Editorial Sphera 3: tecer outra rede dentro da rede

Atualizado: 1 de jan.

Poema de Guilherme Mansur, uma das maiores referências da poesia contemporânea. Foto: Divulgação/Internet

Tecer outra rede de relações sígnicas 


Chegamos ao número 3 de Sphera. Não foi fácil. O número 3 de uma publicação é sempre o mais difícil. Sabemos bem. Grande parte das publicações periódicas independentes naufraga no número 2, quando não no número 1.  As dificuldades são muitas, de todos os tipos e tamanhos. A nova ordem digital não alterou totalmente uma situação comum à tradição dos impressos. Mudaram-se os processos editoriais, mas seus fundamentos continuam. Estes são tanto de ordem objetiva quanto subjetiva. Editar continua sendo trabalho árduo com suas várias camadas: organização de equipe de produção, definição de temas e cronograma de produção, agenciamento de produtores de textos, leitura e normatização de textos, pré-edição, revisão, diagramação, publicação, distribuição, pós-edição. As facilidades indubitáveis do digital não são suficientes para, sobretudo, garantir a qualidade de nenhuma publicação. A questão não é só jogar na rede, é muito mais tecer uma outra rede de relações sígnicas dentro da rede. Sphera é signo de circularidade, de encruzilhamento, de exuzação do caráter planista da rede. Basta isso para justificar, pois, toda a demora para a construção desse número, que só se fechou no último dia do ano.

Destacamos neste número dois dossiês. Um sobre o poeta ouropretano Guilherme Mansur, que nos deixou no último dia 27 de setembro aos 65 anos. O segundo dossiê é sobre escritores da cidade mineira de Passos, localizada no sudoeste de Minas Gerais, que vivem em outras cidades do país, configurando-se uma espécie de diáspora passense. São destaques diferentes unificados por uma mesma geografia geral mineira e também pelo tom celebrativo. Celebramos, em ambos os casos, a vida de poetas e prosadores responsáveis pelo fervor da cena poética nos anos 1970 e 1980, que criaram ou participaram de publicações literárias, que resistiram à repressão nos anos de chumbo, que contribuíram, de modos e em graus diversos, para a redemocratização do país. Para muito além de rótulos – poesia isso, poesia aquilo –, poetas como Guilherme Mansur e Antônio Barreto, um dos autores passenses que destacamos, exerceram a poesia como arte da comunhão, da agregação dos diferentes, do compartilhamento de afetos. Devemos muito a eles, especialmente os e as viventes das Minas Gerais conservadoras. Os dossiês são, por isso mesmo, gestos de reconhecimento em perspectivas diferentes, mas ambas movidas pelo horizonte ético, humanitarista, estruturante desta revista-território souziano.
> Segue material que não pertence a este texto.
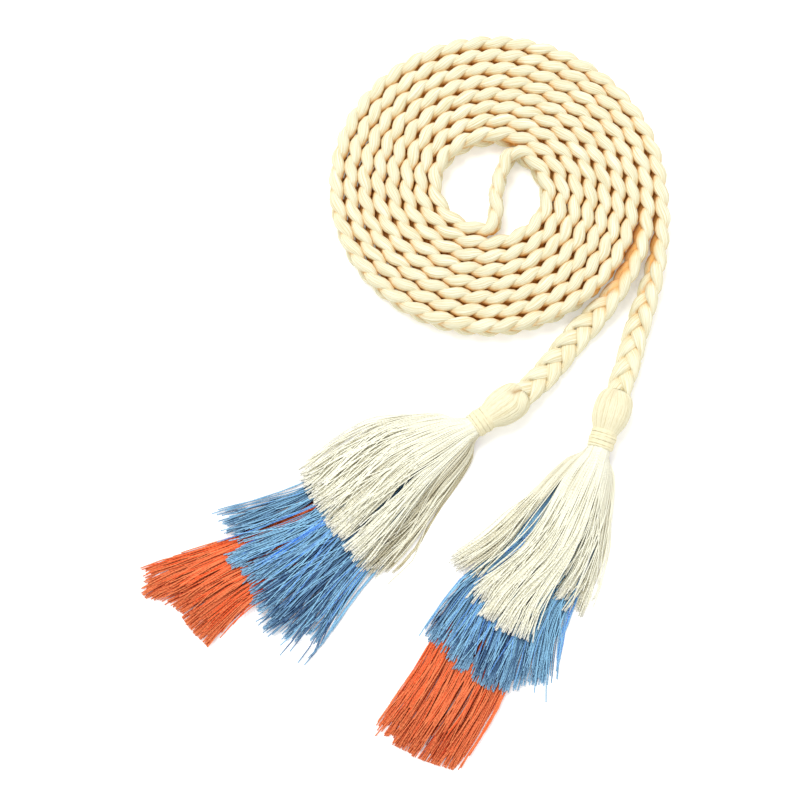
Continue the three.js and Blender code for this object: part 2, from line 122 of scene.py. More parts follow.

Em consonância com o poeta que compreendia a palavra sinestesicamente, para muito além do grafocentrismo eurocêntrico, Sphera coloca aqui em relevo nada menos que quatro produtores de artes plásticas em suportes diversos. O primeiro é o fotógrafo Germano Neto, amigo e colaborador de Guilherme Mansur em vários trabalhos, inclusive no Suplemento Literário de Minas Gerais, de que o agora saudoso “tipoeta” (assim Haroldo de Campos chamou Mansur) foi designer gráfico durante vários anos. Estampamos neste número um ensaio fotográfico de Neto sobre o sertão mineiro e sua gente em homenagem a Guimarães Rosa, cujos 115 anos de nascimento completaram-se em 27 de junho passado. O segundo é João Diniz, arquiteto, poeta, artista múltiplo, que aqui comparece com a escultura “Versilindro”, produzida com a também arquiteta Bel Diniz. O terceiro é davi de jesus do  nascimento (ele assina assim mesmo), artista nascido às margens do São Francisco, na cidade de Pirapora, cujos trabalhos funde referências míticas e pops. E, finalmente, a quarta é Maria Médicis, uma profissional de contabilidade da cidade de Governador Valadares que, nas horas vagas, também se dedicava à pintura. Não chegou a se afirmar profissionalmente como artista, o que é bastante sugestivo sobre a condição da mulher até a segunda metade do século XX, condição que, infelizmente, ainda não é tão incomum. Além destes destaques, o número traz ainda poemas, prosas e o discurso de Silviano Santiago ao receber o merecido Prêmio Camões. Sigamos lendo, sonhando e lutando!